What is needed:
Find every line with the word "shown" and give their count, nothing else.

Given records:
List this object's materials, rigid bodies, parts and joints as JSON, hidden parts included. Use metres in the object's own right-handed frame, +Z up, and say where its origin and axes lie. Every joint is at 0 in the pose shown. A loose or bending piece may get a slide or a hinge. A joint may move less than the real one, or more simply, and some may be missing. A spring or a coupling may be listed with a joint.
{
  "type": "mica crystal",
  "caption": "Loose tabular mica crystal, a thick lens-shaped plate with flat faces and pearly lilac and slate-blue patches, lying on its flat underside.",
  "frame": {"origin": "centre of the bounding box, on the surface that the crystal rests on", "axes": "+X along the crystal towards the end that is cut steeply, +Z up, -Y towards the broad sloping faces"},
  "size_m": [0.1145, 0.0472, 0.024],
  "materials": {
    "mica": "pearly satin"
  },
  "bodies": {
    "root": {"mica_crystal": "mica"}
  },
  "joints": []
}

--

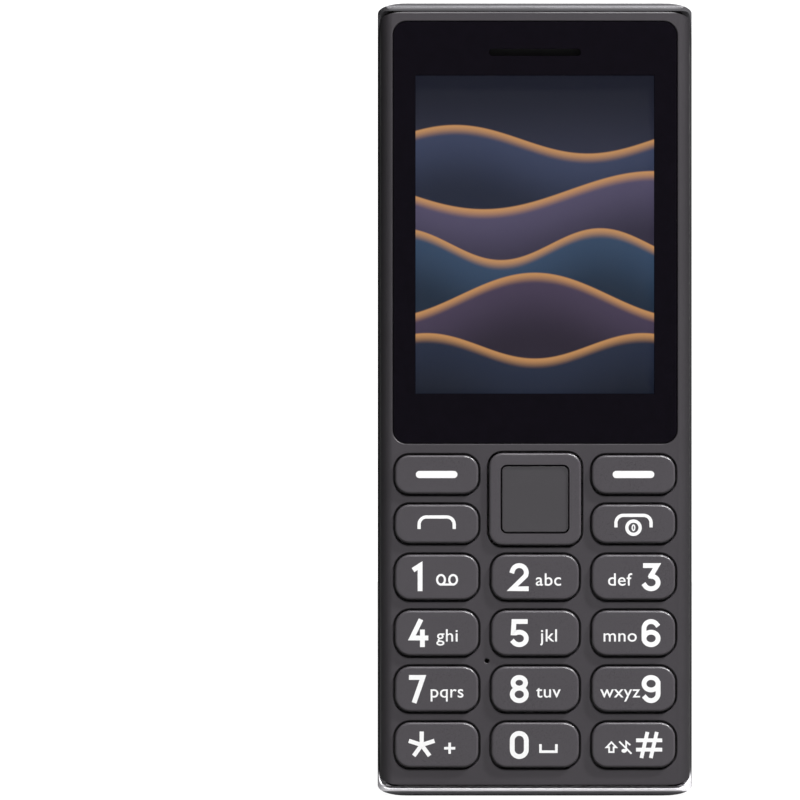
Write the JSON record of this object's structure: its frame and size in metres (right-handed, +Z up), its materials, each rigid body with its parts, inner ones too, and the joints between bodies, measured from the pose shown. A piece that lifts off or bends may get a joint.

---

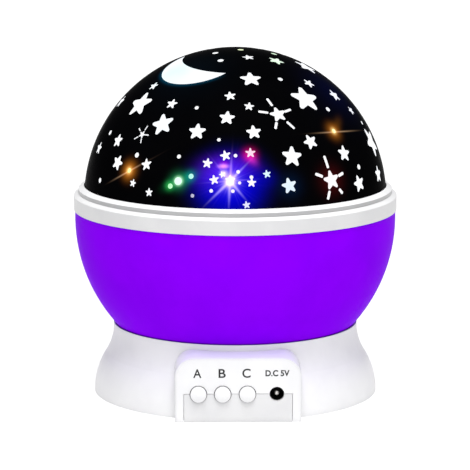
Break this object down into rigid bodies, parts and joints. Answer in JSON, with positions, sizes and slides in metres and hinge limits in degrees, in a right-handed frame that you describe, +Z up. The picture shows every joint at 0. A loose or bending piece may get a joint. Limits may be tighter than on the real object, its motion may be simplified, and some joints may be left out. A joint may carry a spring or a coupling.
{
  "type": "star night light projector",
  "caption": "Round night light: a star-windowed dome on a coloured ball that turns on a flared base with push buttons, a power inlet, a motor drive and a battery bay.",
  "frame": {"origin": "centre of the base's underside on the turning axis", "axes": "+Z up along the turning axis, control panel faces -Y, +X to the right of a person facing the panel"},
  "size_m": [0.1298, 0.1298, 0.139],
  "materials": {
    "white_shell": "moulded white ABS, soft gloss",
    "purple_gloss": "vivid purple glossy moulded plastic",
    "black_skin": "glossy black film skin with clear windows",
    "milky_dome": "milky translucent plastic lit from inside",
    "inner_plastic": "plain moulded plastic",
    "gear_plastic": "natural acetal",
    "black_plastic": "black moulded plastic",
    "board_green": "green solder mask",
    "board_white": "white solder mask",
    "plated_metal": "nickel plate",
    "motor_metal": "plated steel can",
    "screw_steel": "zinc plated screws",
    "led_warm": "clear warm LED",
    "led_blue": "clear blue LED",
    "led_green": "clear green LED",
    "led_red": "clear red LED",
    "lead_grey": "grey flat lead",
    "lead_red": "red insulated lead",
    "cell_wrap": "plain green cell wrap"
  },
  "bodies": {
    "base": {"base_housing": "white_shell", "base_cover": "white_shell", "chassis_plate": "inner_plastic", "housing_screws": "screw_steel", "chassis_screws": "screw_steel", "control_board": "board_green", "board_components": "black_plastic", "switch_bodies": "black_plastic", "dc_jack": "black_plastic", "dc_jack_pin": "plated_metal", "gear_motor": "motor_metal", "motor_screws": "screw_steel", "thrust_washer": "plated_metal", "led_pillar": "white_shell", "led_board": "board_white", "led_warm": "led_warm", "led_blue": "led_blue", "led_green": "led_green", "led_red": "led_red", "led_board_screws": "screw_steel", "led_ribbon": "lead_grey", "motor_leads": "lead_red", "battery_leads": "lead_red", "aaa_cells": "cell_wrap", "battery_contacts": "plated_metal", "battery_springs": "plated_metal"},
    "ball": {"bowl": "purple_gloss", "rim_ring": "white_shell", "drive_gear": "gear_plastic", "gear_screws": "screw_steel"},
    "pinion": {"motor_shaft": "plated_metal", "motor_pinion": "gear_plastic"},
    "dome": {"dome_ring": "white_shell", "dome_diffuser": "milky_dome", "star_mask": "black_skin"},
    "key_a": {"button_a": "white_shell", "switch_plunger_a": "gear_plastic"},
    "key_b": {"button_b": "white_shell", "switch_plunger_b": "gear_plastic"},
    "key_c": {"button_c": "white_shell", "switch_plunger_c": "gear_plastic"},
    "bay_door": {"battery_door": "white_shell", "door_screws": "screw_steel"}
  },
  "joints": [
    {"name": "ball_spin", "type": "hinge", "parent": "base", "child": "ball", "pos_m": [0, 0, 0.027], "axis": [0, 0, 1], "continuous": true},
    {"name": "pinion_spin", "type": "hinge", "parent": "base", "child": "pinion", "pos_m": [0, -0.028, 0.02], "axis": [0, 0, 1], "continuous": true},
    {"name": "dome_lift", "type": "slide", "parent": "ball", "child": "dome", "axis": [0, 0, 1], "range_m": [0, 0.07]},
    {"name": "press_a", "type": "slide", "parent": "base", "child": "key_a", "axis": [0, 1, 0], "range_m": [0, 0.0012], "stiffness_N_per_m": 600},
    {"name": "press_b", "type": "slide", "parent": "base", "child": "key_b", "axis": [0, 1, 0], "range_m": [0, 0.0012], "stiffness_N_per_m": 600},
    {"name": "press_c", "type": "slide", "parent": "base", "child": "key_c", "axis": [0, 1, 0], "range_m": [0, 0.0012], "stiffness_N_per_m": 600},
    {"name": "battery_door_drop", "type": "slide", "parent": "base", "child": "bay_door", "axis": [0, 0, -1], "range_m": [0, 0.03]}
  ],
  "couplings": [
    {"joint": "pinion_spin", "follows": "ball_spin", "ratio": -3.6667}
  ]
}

Solution to this task:
2